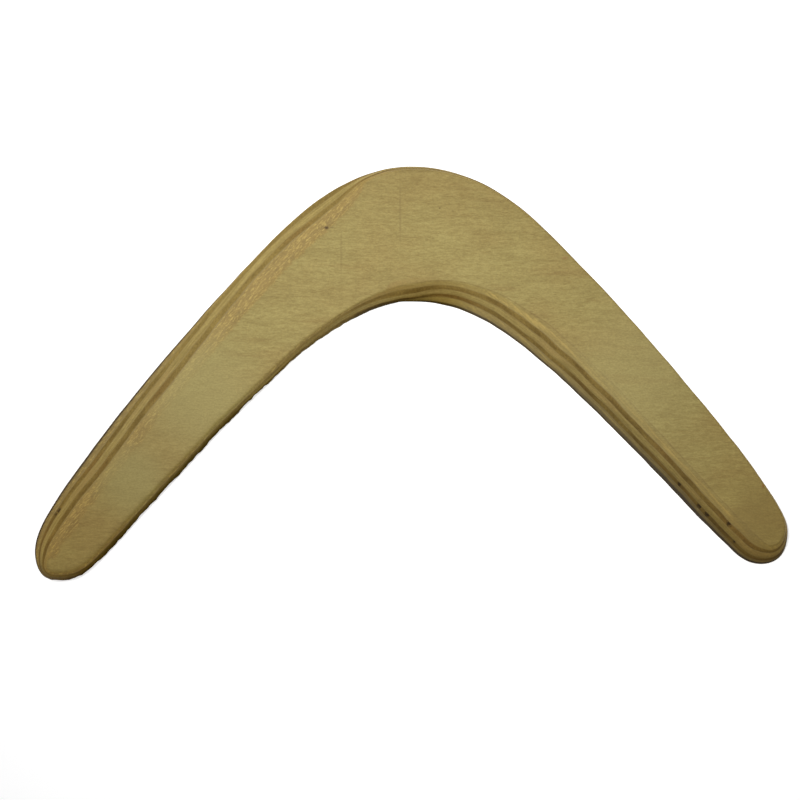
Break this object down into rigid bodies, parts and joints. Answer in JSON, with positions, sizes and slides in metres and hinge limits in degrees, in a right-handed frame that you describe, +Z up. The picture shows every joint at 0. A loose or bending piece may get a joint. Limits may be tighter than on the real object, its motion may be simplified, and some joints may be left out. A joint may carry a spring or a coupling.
{
  "type": "boomerang",
  "caption": "Returning boomerang with two broad arms in a rounded V, carved from layered plywood with a bevelled aerofoil on its upper side and a flat underside.",
  "frame": {"origin": "on the flat underside, below the middle of the plan's bounding box, which lies in the gap between the arms", "axes": "+X along the span from the left tip to the right tip, +Y towards the elbow's outer edge, +Z up out of the carved face"},
  "size_m": [0.4, 0.231, 0.006],
  "materials": {
    "face_wood": "sanded, clear sealed",
    "core_wood": "sanded, clear sealed",
    "crossband_wood": "sanded end grain, clear sealed",
    "glue": "cured resin"
  },
  "bodies": {
    "root": {"back_veneer": "face_wood", "lower_glue_line": "glue", "lower_crossband": "crossband_wood", "lower_core_glue_line": "glue", "core_veneer": "core_wood", "upper_core_glue_line": "glue", "upper_crossband": "crossband_wood", "upper_glue_line": "glue", "face_veneer": "face_wood"}
  },
  "joints": []
}
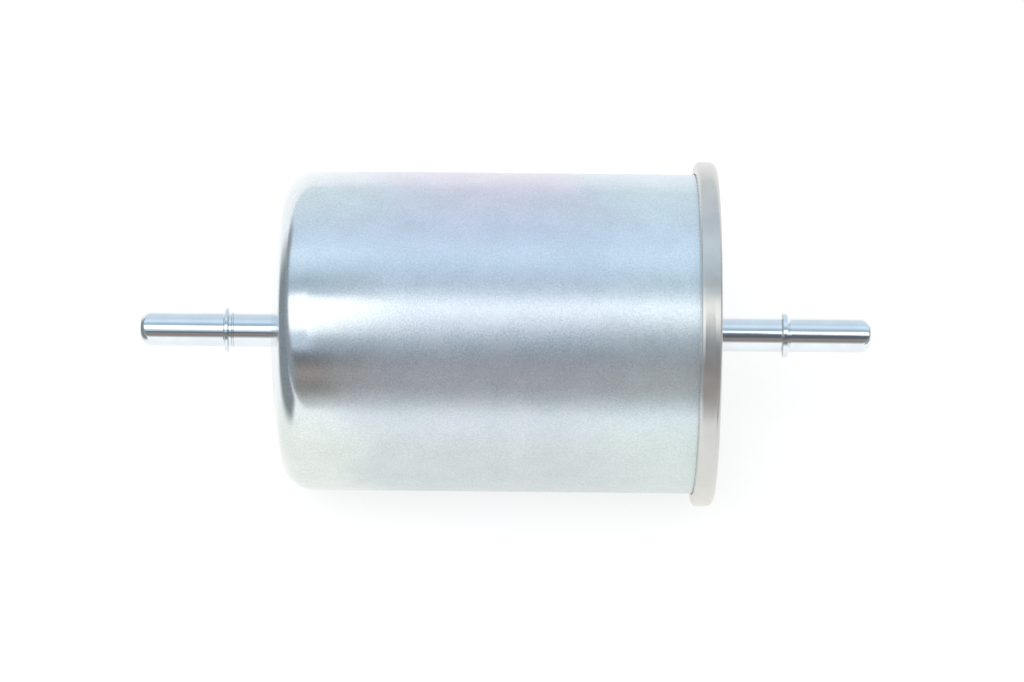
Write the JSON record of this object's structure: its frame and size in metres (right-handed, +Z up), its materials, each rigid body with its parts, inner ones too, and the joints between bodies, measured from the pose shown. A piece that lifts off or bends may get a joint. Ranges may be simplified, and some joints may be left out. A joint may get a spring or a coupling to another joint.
{
  "type": "fuel filter",
  "caption": "In-line fuel filter: a plated steel can with a domed end, a rolled seam at the cover end, and a beaded quick-connect spigot on the axis at each end.",
  "frame": {"origin": "on the filter's axis, midway between the tips of the two spigots, which is the centre of the whole part's box", "axes": "+X along the axis from the domed inlet end to the seamed outlet end; +Z up and +Y away in the main view; the outside is the same all round the axis"},
  "size_m": [0.1694, 0.0798, 0.0798],
  "materials": {
    "can_zinc": "satin pale blue-white zinc plate on drawn steel sheet, faintly iridescent",
    "seam_zinc": "satin zinc plate on pressed steel sheet, a little warmer and greyer than the can",
    "spigot_zinc": "bright, nearly mirror-smooth zinc plate on drawn steel tube",
    "braze_copper": "thin brazing fillet, plated over",
    "tinplate": "plain tinned steel sheet",
    "spring_steel": "oiled spring wire",
    "filter_paper": "resin-treated pleated filter paper",
    "plastisol": "cured adhesive, slightly soft",
    "sealing_rubber": "black fuel-resistant rubber",
    "strainer_mesh": "fine woven strainer cloth"
  },
  "bodies": {
    "housing": {"housing_can": "can_zinc", "cover": "seam_zinc", "seam_gasket": "sealing_rubber", "cover_stiffener": "can_zinc", "inlet_tube": "spigot_zinc", "outlet_tube": "spigot_zinc", "inlet_braze": "braze_copper", "outlet_braze": "braze_copper", "inlet_deflector": "tinplate", "element_spring": "spring_steel", "support_plate": "tinplate"},
    "element": {"spring_guide": "tinplate", "closed_end_cap": "tinplate", "closed_end_adhesive": "plastisol", "pleated_media": "filter_paper", "media_seam_clip": "tinplate", "core_tube": "tinplate", "strainer_sleeve": "strainer_mesh", "open_end_adhesive": "plastisol", "open_end_cap": "tinplate", "outlet_grommet": "sealing_rubber"}
  },
  "joints": [
    {"name": "element_slide", "type": "slide", "parent": "housing", "child": "element", "axis": [-1, 0, 0], "range_m": [0, 0.0025], "stiffness_N_per_m": 2000, "springref_m": -0.003, "deforming": ["element_spring"]}
  ]
}
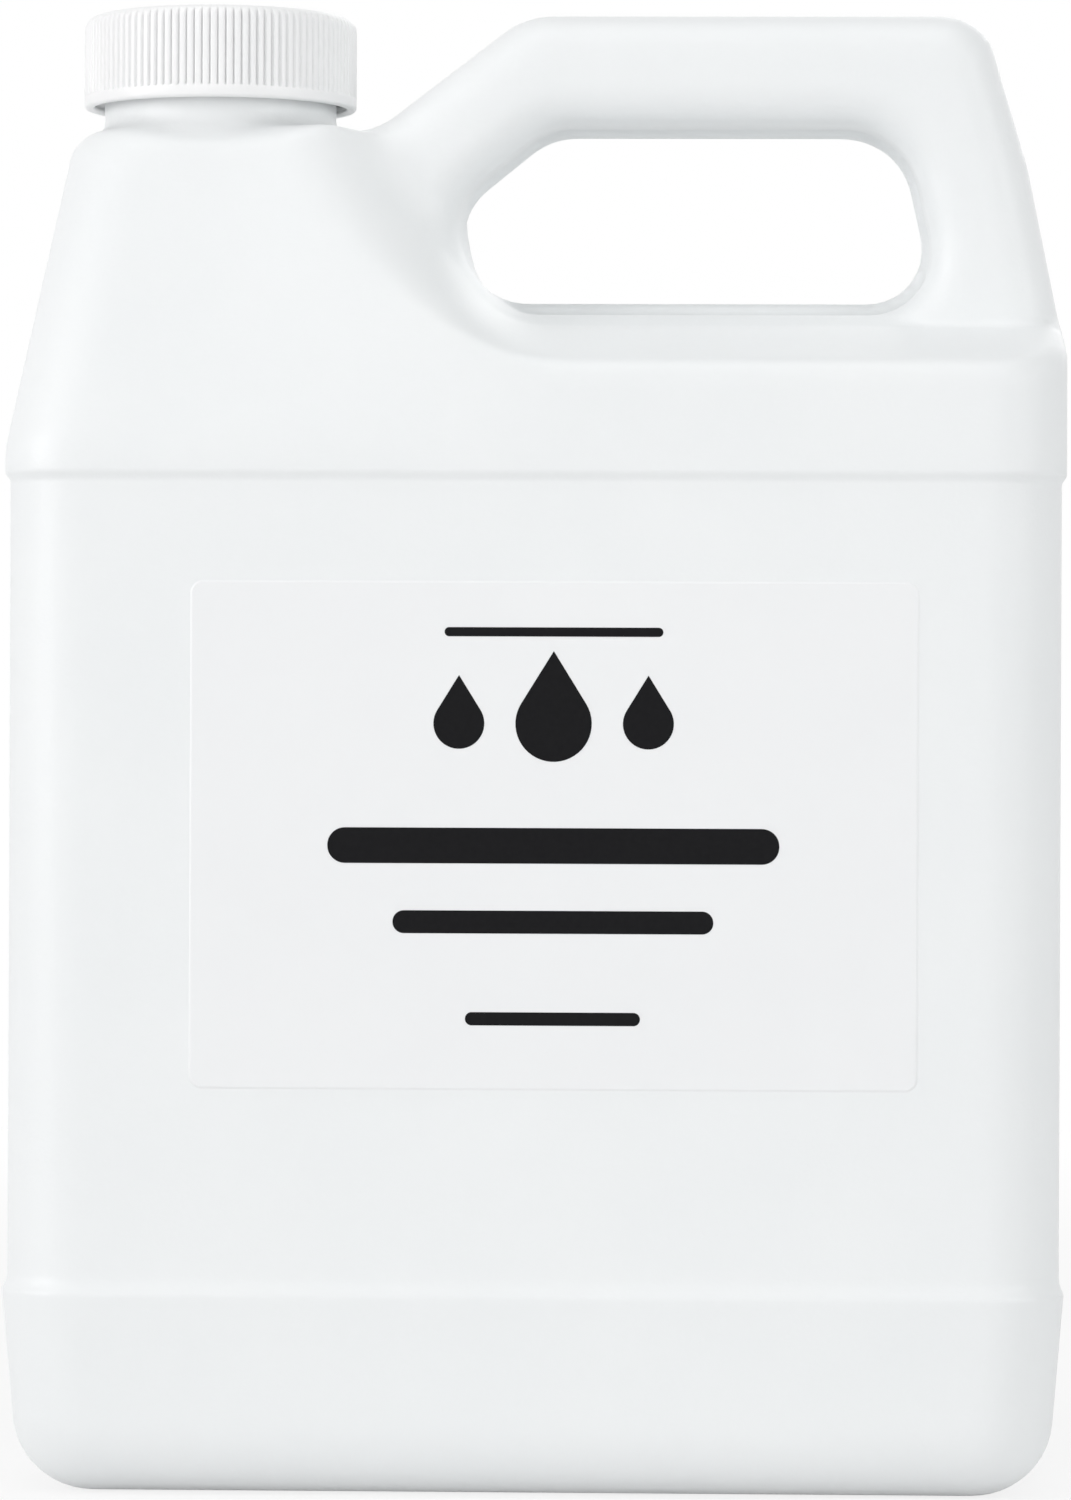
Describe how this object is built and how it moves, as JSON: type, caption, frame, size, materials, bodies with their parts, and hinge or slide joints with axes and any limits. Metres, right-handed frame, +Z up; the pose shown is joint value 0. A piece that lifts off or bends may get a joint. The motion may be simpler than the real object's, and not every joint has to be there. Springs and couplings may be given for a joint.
{
  "type": "laundry detergent bottle",
  "caption": "Upright oblong bottle with a built-in hollow handle, a ribbed screw cap on an offset neck and a recessed label panel, for holding and pouring a liquid.",
  "frame": {"origin": "middle of the foot on the surface the bottle stands on", "axes": "+Z up, front label towards -Y, handle end towards +X, neck end towards -X"},
  "size_m": [0.133, 0.06, 0.187],
  "materials": {
    "bottle": "satin blow-moulded polyethylene",
    "cap": "satin moulded polypropylene",
    "liner": "matt foamed polyethylene",
    "label": "satin film"
  },
  "bodies": {
    "bottle_body": {"bottle": "bottle", "label": "label"},
    "liner_body": {"cap_liner": "liner"},
    "cap_body": {"cap": "cap"}
  },
  "joints": [
    {"name": "cap_lift", "type": "slide", "parent": "bottle_body", "child": "liner_body", "axis": [0, 0, 1], "range_m": [0, 0.01694]},
    {"name": "cap_turn", "type": "hinge", "parent": "liner_body", "child": "cap_body", "pos_m": [-0.0413, 0, 0.181], "axis": [0, 0, 1], "range_deg": [0, 1440]}
  ],
  "couplings": [
    {"joint": "cap_lift", "follows": "cap_turn", "m_per_rad": 0.0006737}
  ]
}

-*-

» Task to complete
Copy out the full set of records precisely, leaving nothing out.

» Result below
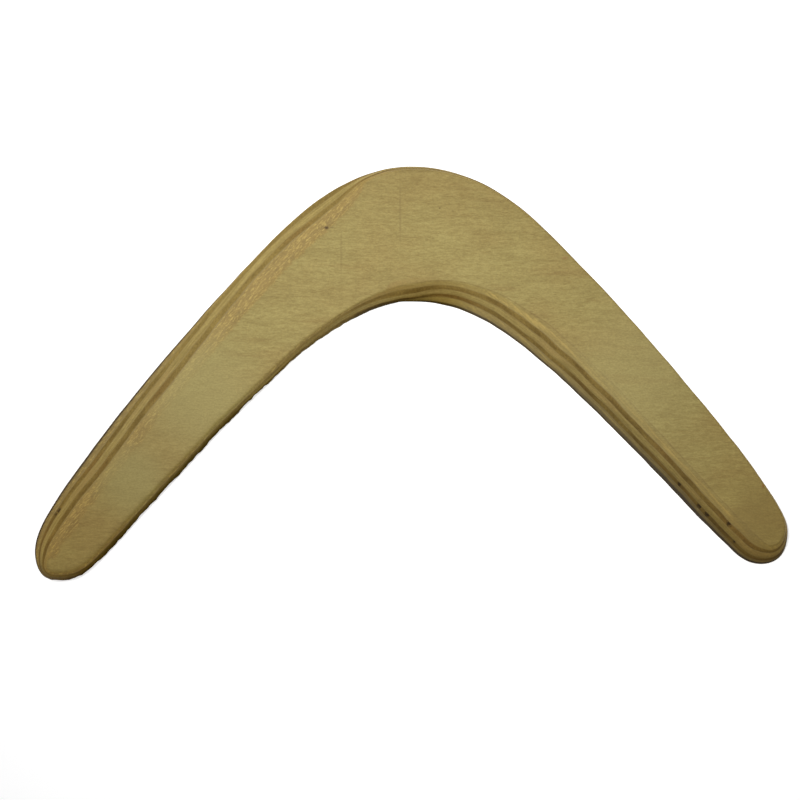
Break this object down into rigid bodies, parts and joints. Answer in JSON, with positions, sizes and slides in metres and hinge limits in degrees, in a right-handed frame that you describe, +Z up. The picture shows every joint at 0. A loose or bending piece may get a joint. Limits may be tighter than on the real object, its motion may be simplified, and some joints may be left out. A joint may carry a spring or a coupling.
{
  "type": "boomerang",
  "caption": "Returning boomerang with two broad arms in a rounded V, carved from layered plywood with a bevelled aerofoil on its upper side and a flat underside.",
  "frame": {"origin": "on the flat underside, below the middle of the plan's bounding box, which lies in the gap between the arms", "axes": "+X along the span from the left tip to the right tip, +Y towards the elbow's outer edge, +Z up out of the carved face"},
  "size_m": [0.4, 0.231, 0.006],
  "materials": {
    "face_wood": "sanded, clear sealed",
    "core_wood": "sanded, clear sealed",
    "crossband_wood": "sanded end grain, clear sealed",
    "glue": "cured resin"
  },
  "bodies": {
    "root": {"back_veneer": "face_wood", "lower_glue_line": "glue", "lower_crossband": "crossband_wood", "lower_core_glue_line": "glue", "core_veneer": "core_wood", "upper_core_glue_line": "glue", "upper_crossband": "crossband_wood", "upper_glue_line": "glue", "face_veneer": "face_wood"}
  },
  "joints": []
}
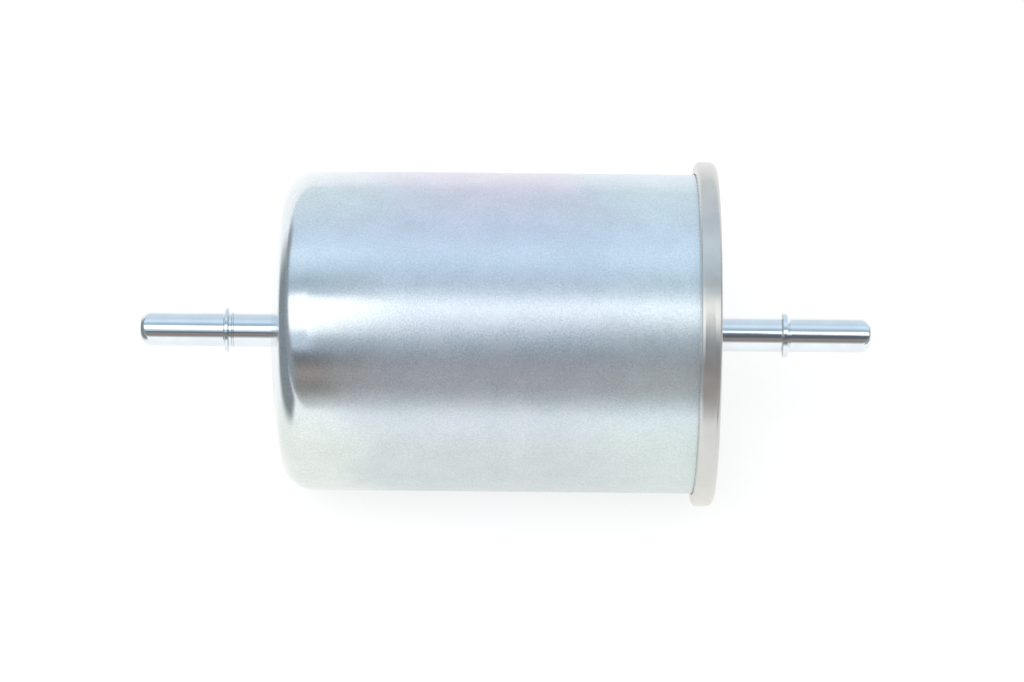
Write the JSON record of this object's structure: its frame and size in metres (right-handed, +Z up), its materials, each rigid body with its parts, inner ones too, and the joints between bodies, measured from the pose shown. A piece that lifts off or bends may get a joint. Ranges may be simplified, and some joints may be left out. A joint may get a spring or a coupling to another joint.
{
  "type": "fuel filter",
  "caption": "In-line fuel filter: a plated steel can with a domed end, a rolled seam at the cover end, and a beaded quick-connect spigot on the axis at each end.",
  "frame": {"origin": "on the filter's axis, midway between the tips of the two spigots, which is the centre of the whole part's box", "axes": "+X along the axis from the domed inlet end to the seamed outlet end; +Z up and +Y away in the main view; the outside is the same all round the axis"},
  "size_m": [0.1694, 0.0798, 0.0798],
  "materials": {
    "can_zinc": "satin pale blue-white zinc plate on drawn steel sheet, faintly iridescent",
    "seam_zinc": "satin zinc plate on pressed steel sheet, a little warmer and greyer than the can",
    "spigot_zinc": "bright, nearly mirror-smooth zinc plate on drawn steel tube",
    "braze_copper": "thin brazing fillet, plated over",
    "tinplate": "plain tinned steel sheet",
    "spring_steel": "oiled spring wire",
    "filter_paper": "resin-treated pleated filter paper",
    "plastisol": "cured adhesive, slightly soft",
    "sealing_rubber": "black fuel-resistant rubber",
    "strainer_mesh": "fine woven strainer cloth"
  },
  "bodies": {
    "housing": {"housing_can": "can_zinc", "cover": "seam_zinc", "seam_gasket": "sealing_rubber", "cover_stiffener": "can_zinc", "inlet_tube": "spigot_zinc", "outlet_tube": "spigot_zinc", "inlet_braze": "braze_copper", "outlet_braze": "braze_copper", "inlet_deflector": "tinplate", "element_spring": "spring_steel", "support_plate": "tinplate"},
    "element": {"spring_guide": "tinplate", "closed_end_cap": "tinplate", "closed_end_adhesive": "plastisol", "pleated_media": "filter_paper", "media_seam_clip": "tinplate", "core_tube": "tinplate", "strainer_sleeve": "strainer_mesh", "open_end_adhesive": "plastisol", "open_end_cap": "tinplate", "outlet_grommet": "sealing_rubber"}
  },
  "joints": [
    {"name": "element_slide", "type": "slide", "parent": "housing", "child": "element", "axis": [-1, 0, 0], "range_m": [0, 0.0025], "stiffness_N_per_m": 2000, "springref_m": -0.003, "deforming": ["element_spring"]}
  ]
}
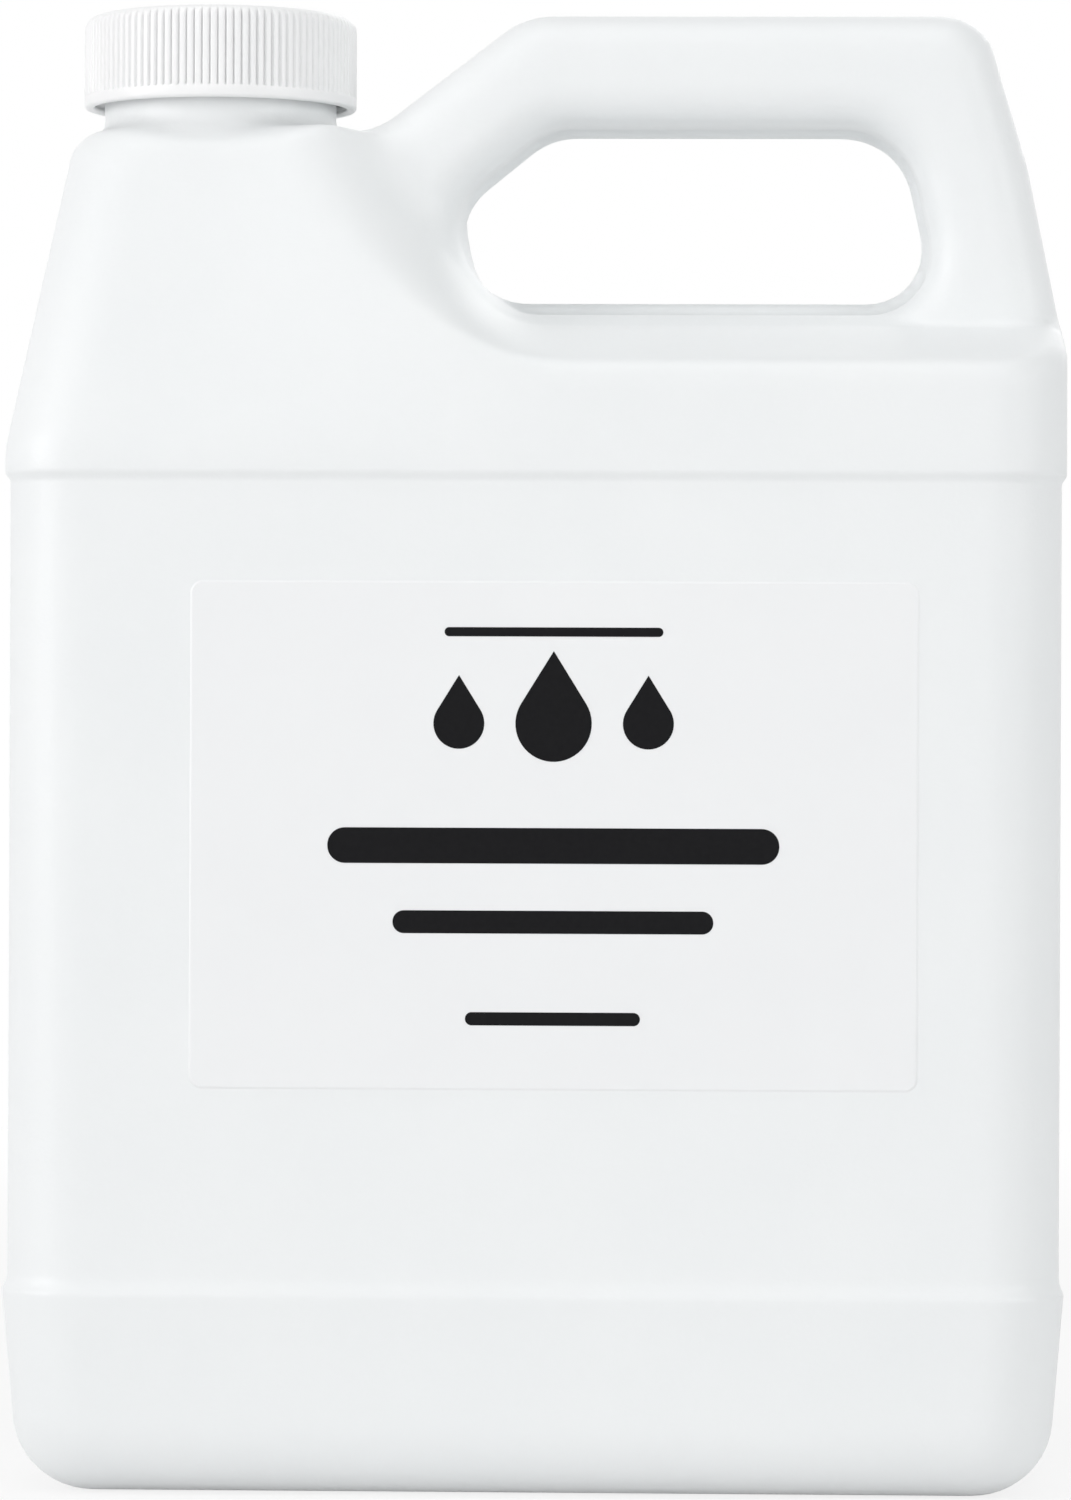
Describe how this object is built and how it moves, as JSON: type, caption, frame, size, materials, bodies with their parts, and hinge or slide joints with axes and any limits. Metres, right-handed frame, +Z up; the pose shown is joint value 0. A piece that lifts off or bends may get a joint. The motion may be simpler than the real object's, and not every joint has to be there. Springs and couplings may be given for a joint.
{
  "type": "laundry detergent bottle",
  "caption": "Upright oblong bottle with a built-in hollow handle, a ribbed screw cap on an offset neck and a recessed label panel, for holding and pouring a liquid.",
  "frame": {"origin": "middle of the foot on the surface the bottle stands on", "axes": "+Z up, front label towards -Y, handle end towards +X, neck end towards -X"},
  "size_m": [0.133, 0.06, 0.187],
  "materials": {
    "bottle": "satin blow-moulded polyethylene",
    "cap": "satin moulded polypropylene",
    "liner": "matt foamed polyethylene",
    "label": "satin film"
  },
  "bodies": {
    "bottle_body": {"bottle": "bottle", "label": "label"},
    "liner_body": {"cap_liner": "liner"},
    "cap_body": {"cap": "cap"}
  },
  "joints": [
    {"name": "cap_lift", "type": "slide", "parent": "bottle_body", "child": "liner_body", "axis": [0, 0, 1], "range_m": [0, 0.01694]},
    {"name": "cap_turn", "type": "hinge", "parent": "liner_body", "child": "cap_body", "pos_m": [-0.0413, 0, 0.181], "axis": [0, 0, 1], "range_deg": [0, 1440]}
  ],
  "couplings": [
    {"joint": "cap_lift", "follows": "cap_turn", "m_per_rad": 0.0006737}
  ]
}